Steve Carr, of Personal Licence Scotland, said his firm was one of those that had been advising staff not to ask "same again?" The company has held courses in recent weeks across the country, in Edinburgh, Glasgow, Aberdeen, Dundee, Inverness, Stirling and St Andrews.

Mr Carr said: "The whole idea is to try to curb excessive drinking. What a lot of people could say is not "same again?", but "what would you like?" or " what can we do for you?"

He added: "If you say "same again?" all you are asking is for that person is to nod their head. It's a leading question."

However, another trainer said he had interpreted the law differently. Eddie Tobin, of Security Scotland, said: "There is nothing in the training programme that requires this to be done. Personally, we would never suggest this. It isn't required at all."

But he added: "It is true that the Act is open to interpretation in a number of areas."

Conservative justice spokesman Bill Aitken said: "This is absolute arrant nonsense. People should be treated as adults and not in this patronising manner. Do they actually think that this approach is going to change people's drinking habits?"

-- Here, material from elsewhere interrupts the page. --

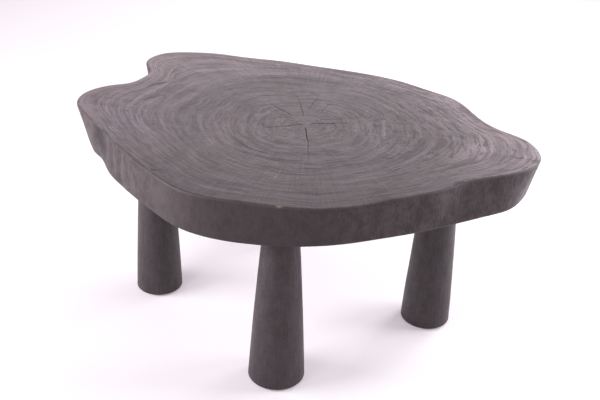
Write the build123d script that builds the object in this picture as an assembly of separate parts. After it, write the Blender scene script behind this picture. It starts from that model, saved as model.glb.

Labour councillor Ian Murray, who runs a pub in Edinburgh, added: "On the whole I welcome this legislation, because we and many others run a very tight ship, and it's those who don't who have got us to this position. But training courses telling staff not to offer someone who's had half a lager and lime another one is ludicrous."

It has emerged that some Scottish Licensing Boards may opt to interpret the laws on irresponsible promotions so that they also apply to off-sales premises.

However, the Scottish Government and local authorities have offered no further advice.

LICENSING CHANGES'BIGGEST IN 30 YEARS'

THE Licensing Act 2005 has been described as the biggest change in Scotland's licensing laws in 30 years.

For the public, the main aim is to give people more say over the siting of pubs and bars in their areas, with more powers handed to local boards. New Licensing Forums will be set up to check up on any problems with licensed premises.

The Act is also aimed at tightening up on irresponsible drink promotions, such as happy hours, or free drink offers designed to tempt people into bars and pubs. For most people, the biggest impact may be felt at their supermarket. Anyone trying to buy a bottle of wine at their supermarket early on Tuesday morning will be disappointed: sales are to be banned before 10am.